While "Siri but better" seems like a sort of silly framing given that Apple hasn't been able to execute on this promise for the past 15 years, there's clearly a reason why they keep trying! The original notion of Siri, a digital personal assistant, is still a holy grail in tech. And while many others are trying it in different ways now with different hardware matched with AI, OpenAI has control of the most important element here: the AI! It's not as simple as "the hardware will sort itself out", of course. But given the team OpenAI has working on this...
Back to what I wrote in May:
You'll recall that Ive's last real dive into new product design at Apple was the Apple Watch. Their first true wearable, where they, yes, perhaps focused too much on the wearable part to start and less on what it should actually do.
Anyway, the IO device might be a bit like a newfangled tape recorder of sorts. Okay, I'm dating myself – a voice recorder. You know, the thing some journalists use to record subjects for interviews. Well, when they're not using their phones for that purpose, as they undoubtedly are 99% of the time these days. But it sounds sort of like that only with, I suspect, some sort of camera. I doubt that's about recording as much as it's about the ability to have ChatGPT "look" at something and tell you about it. But these are just guesses.

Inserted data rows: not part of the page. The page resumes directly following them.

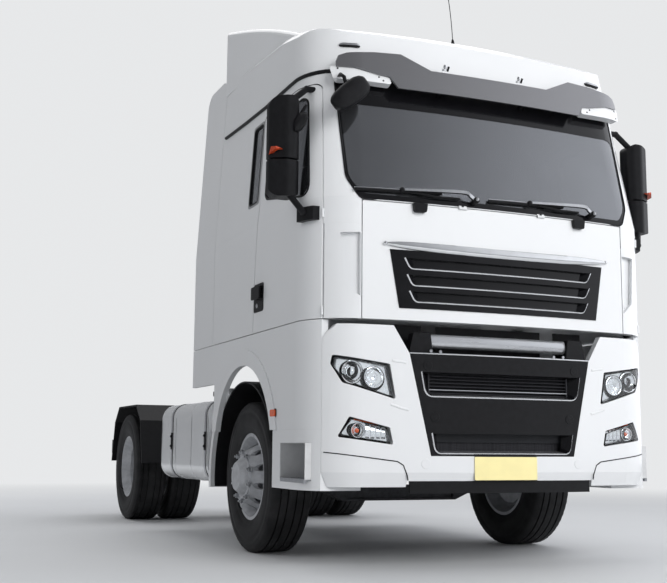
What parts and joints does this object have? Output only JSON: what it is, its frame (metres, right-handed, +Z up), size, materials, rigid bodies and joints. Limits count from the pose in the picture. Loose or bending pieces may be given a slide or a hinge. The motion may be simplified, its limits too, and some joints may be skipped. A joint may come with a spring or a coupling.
{
  "type": "semi truck tractor unit",
  "caption": "Cab-over road tractor unit with steered front wheels, twin rear wheels, tilting cab, opening doors and flap, and a rocking fifth wheel.",
  "frame": {"origin": "on the ground below the middle of the vehicle's length and width", "axes": "+Z up, -Y to the front, +X to the vehicle's left side"},
  "size_m": [2.89, 6.1146, 3.998],
  "materials": {
    "white_paint": "gloss",
    "dark_plastic": "satin",
    "visor_grey": "metallic satin",
    "gloss_black": "gloss",
    "window_glass": "tinted",
    "lamp_glass": "clear lens over chrome",
    "tyre_rubber": "matte",
    "steel_wheel": "satin silver",
    "chassis_paint": "satin",
    "axle_iron": "rough",
    "engine_metal": "rough",
    "radiator_core": "fins",
    "tank_aluminium": "polished",
    "silver_bar": "satin",
    "plate_steel": "greased",
    "tread_plate": "tread",
    "tail_red": "lens",
    "dash_plastic": "grained",
    "seat_fabric": "woven",
    "mattress_fabric": "woven"
  },
  "bodies": {
    "chassis": {"chassis_frame": "chassis_paint", "front_axle_beam": "axle_iron", "leaf_springs": "chassis_paint", "rear_axle": "axle_iron", "propeller_shaft": "axle_iron", "engine_gearbox": "engine_metal", "radiator": "radiator_core", "fuel_tank": "tank_aluminium", "battery_box": "dark_plastic", "exhaust_box": "engine_metal", "front_fenders": "dark_plastic", "fender_panels": "white_paint", "rear_mudguards": "dark_plastic", "deck_plate": "tread_plate", "air_line_stand": "chassis_paint", "fifth_wheel_base": "chassis_paint", "tail_lamps": "tail_red", "bumper": "white_paint", "front_valance": "dark_plastic", "bumper_grille": "gloss_black", "front_lamps": "lamp_glass", "step_bar": "silver_bar", "bumper_beam": "chassis_paint", "step_boxes": "white_paint", "side_skirts": "white_paint"},
    "cab": {"cab_shell": "white_paint", "corner_panels": "white_paint", "cab_glass": "window_glass", "roof": "white_paint", "roof_deflector": "white_paint", "sun_visor": "visor_grey", "side_fairings": "white_paint", "wipers": "dark_plastic", "cab_tilt_arms": "chassis_paint", "front_mirror": "dark_plastic", "dashboard": "dash_plastic", "seats": "seat_fabric", "bunk": "mattress_fabric"},
    "front_flap": {"front_flap": "white_paint", "upper_grille": "gloss_black"},
    "fifth_wheel": {"fifth_wheel_plate": "plate_steel"},
    "door_right": {"door_right": "white_paint", "door_glass_right": "window_glass", "mirror_right": "dark_plastic"},
    "knuckle_right": {"knuckle_right": "axle_iron"},
    "wheel_front_right": {"tyre_front_right": "tyre_rubber", "rim_front_right": "steel_wheel"},
    "wheels_rear_right": {"tyres_rear_right": "tyre_rubber", "rims_rear_right": "steel_wheel"},
    "door_left": {"door_left": "white_paint", "door_glass_left": "window_glass", "mirror_left": "dark_plastic"},
    "knuckle_left": {"knuckle_left": "axle_iron"},
    "wheel_front_left": {"tyre_front_left": "tyre_rubber", "rim_front_left": "steel_wheel"},
    "wheels_rear_left": {"tyres_rear_left": "tyre_rubber", "rims_rear_left": "steel_wheel"}
  },
  "joints": [
    {"name": "steer_right", "type": "hinge", "parent": "chassis", "child": "knuckle_right", "pos_m": [-0.85, -1.56, 0.515], "axis": [0, 0, 1], "range_deg": [-38, 38]},
    {"name": "front_wheel_right_spin", "type": "hinge", "parent": "knuckle_right", "child": "wheel_front_right", "pos_m": [-1.02, -1.56, 0.515], "axis": [1, 0, 0], "continuous": true},
    {"name": "rear_wheels_right_spin", "type": "hinge", "parent": "chassis", "child": "wheels_rear_right", "pos_m": [-0.918, 2.04, 0.515], "axis": [1, 0, 0], "continuous": true},
    {"name": "door_right_swing", "type": "hinge", "parent": "cab", "child": "door_right", "pos_m": [-1.16302, -2.882, 2], "axis": [0, 0, 1], "range_deg": [0, 70]},
    {"name": "steer_left", "type": "hinge", "parent": "chassis", "child": "knuckle_left", "pos_m": [0.85, -1.56, 0.515], "axis": [0, 0, 1], "range_deg": [-38, 38]},
    {"name": "front_wheel_left_spin", "type": "hinge", "parent": "knuckle_left", "child": "wheel_front_left", "pos_m": [1.02, -1.56, 0.515], "axis": [1, 0, 0], "continuous": true},
    {"name": "rear_wheels_left_spin", "type": "hinge", "parent": "chassis", "child": "wheels_rear_left", "pos_m": [0.918, 2.04, 0.515], "axis": [1, 0, 0], "continuous": true},
    {"name": "door_left_swing", "type": "hinge", "parent": "cab", "child": "door_left", "pos_m": [1.16302, -2.882, 2], "axis": [0, 0, -1], "range_deg": [0, 70]},
    {"name": "cab_tilt", "type": "hinge", "parent": "chassis", "child": "cab", "pos_m": [0, -2.86, 1], "axis": [1, 0, 0], "range_deg": [0, 60]},
    {"name": "front_flap_lift", "type": "hinge", "parent": "cab", "child": "front_flap", "pos_m": [0, -3.045, 2.198], "axis": [-1, 0, 0], "range_deg": [0, 80]},
    {"name": "fifth_wheel_rock", "type": "hinge", "parent": "chassis", "child": "fifth_wheel", "pos_m": [0, 1.52, 1.167], "axis": [1, 0, 0], "range_deg": [-12, 12]}
  ],
  "couplings": [
    {"joint": "steer_left", "follows": "steer_right", "ratio": 1}
  ]
}
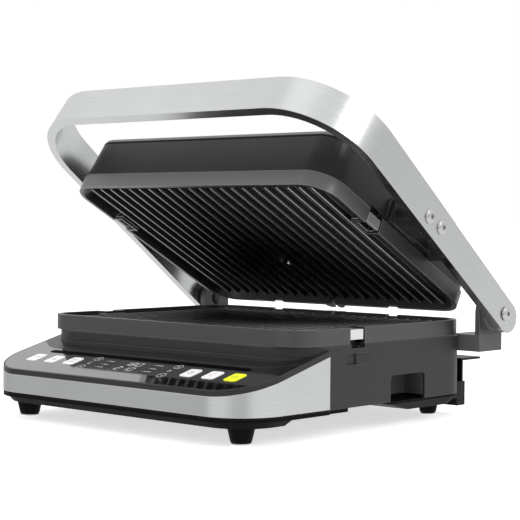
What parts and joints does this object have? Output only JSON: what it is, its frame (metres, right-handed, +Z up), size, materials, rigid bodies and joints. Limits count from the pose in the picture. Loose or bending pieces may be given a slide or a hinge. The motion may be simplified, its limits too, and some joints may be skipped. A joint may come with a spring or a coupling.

And they're sounding like increasingly good guesses. Even if the device is going to take longer to come to market than originally envisioned. Just imagine a world in which Jony Ive introduces OpenAI's first hardware – a small, screen-less digital companion for you life – at the same time that Apple unveils their next hardware – a pair of glasses with cameras on your face and perhaps a screen in your eye. One runs on ChatGPT. The other on Siri. That would be quite the dichotomy.